Running a job: Job Submission
A job can be submitted with the command
glite-wms-job-submit -a -o MyID hostname.jdl
The option "-o" allows you to specify a file (in this case "MyID") to store the unique identifier of your job.
Note - This is useful as these are long URIs which have to be re-typed to get the job status when you are monitoring your job.
You can store the UID's for multiple jobs in a single file. The option "-a" generates a name for the certificate proxy that is associated with this job - we'll discuss this more later. You should get output similar to the following:
Connecting to the service https://ngswms01.ngs.ac.uk:7443/glite_wms_wmproxy_server ====================== glite-wms-job-submit Success ====================== The job has been successfully submitted to the WMProxy Your job identifier is: https://ngswms01.ngs.ac.uk:9000/VW8-SUBr6tNo_HU1JTNEXg The job identifier has been saved in the following file: /home/ngs0055/MyID ==========================================================================
Checking on your job’s progress: Job Status
To check on the current status of your job use the command
glite-wms-job-status -i MyID
If you wish to see more information, you can use the additional options "-v 2" and "-v 3" to increase the amount of information displayed. MyID is the file you created in the previous step to hold your job identity. When your job is complete you should get a status message similar to the below:
*************************************************************
BOOKKEEPING INFORMATION:
Status info for the Job : https://ngswms01.ngs.ac.uk:9000/VW8-SUBr6tNo_HU1JTNEXg
Current Status: Done (Success)
Exit code: 0
Status Reason: Job terminated successfully
Destination: ngs.oerc.ox.ac.uk:2119/jobmanager-pbs-workq
Submitted: Fri Oct 2 17:50:45 2009 BST
*************************************************************
Getting your results: Job Output
Note - In this tutorial we demonstrate the method for manually retrieving output. Further tutorials will demonstrate the methods for automatically retrieving output to the UI machine.
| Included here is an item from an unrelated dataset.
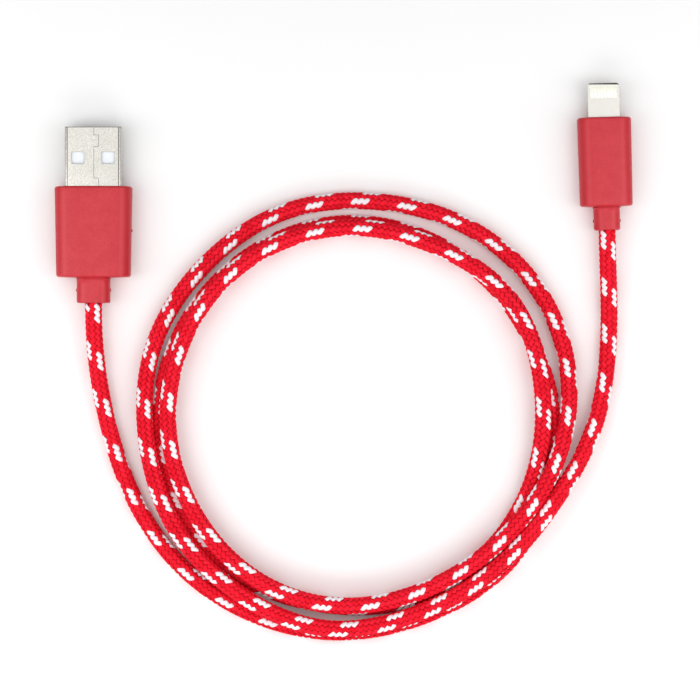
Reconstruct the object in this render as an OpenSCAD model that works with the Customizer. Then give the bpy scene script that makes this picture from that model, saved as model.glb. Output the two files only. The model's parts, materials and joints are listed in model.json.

To manually retrieve the output:
glite-wms-job-output --dir . -i MyID
The output files will be saved in the current directory.
Use "--dir ./<directoryName>" to put the files in a subdirectory.
Note - If you do not use the "--dir <directoryName>" option then this directory will be created under /tmp with a name based on the ID of the job.
If successful you should get output similar to:
Connecting to the service https://ngswms01.ngs.ac.uk:7443/glite_wms_wmproxy_server ================================================================================ JOB GET OUTPUT OUTCOME Output sandbox files for the job: https://ngswms01.ngs.ac.uk:9000/VW8-SUBr6tNo_HU1JTNEXg have been successfully retrieved and stored in the directory: /home/ngs0055 ================================================================================
Stopping your job: Job Cancel
If anything goes wrong a job can be canceled by the command:
glite-wms-job-cancel -i MyID
The output in this case is similar to:
Are you sure you want to remove specified job(s) [y/n]y : y Connecting to the service https://ngswms01.ngs.ac.uk:7443/glite_wms_wmproxy_server ============================= glite-wms-job-cancel Success ============================= The cancellation request has been successfully submitted for the following job(s): - https://ngswms01.ngs.ac.uk:9000/RWqWoNgRQswP91FJq2wK7w ========================================================================================
This is the end of this tutorial. You should now have successfully:
1. Created and uploaded a valid proxy certificate.
2. Created a simple JDL file to provide the WMS with some information about your job.
3. Identified resources
4. Run a job using the WMS
5. Retrieved you job's output.
You should now be ready to go on to examine in more detail how to customise these steps.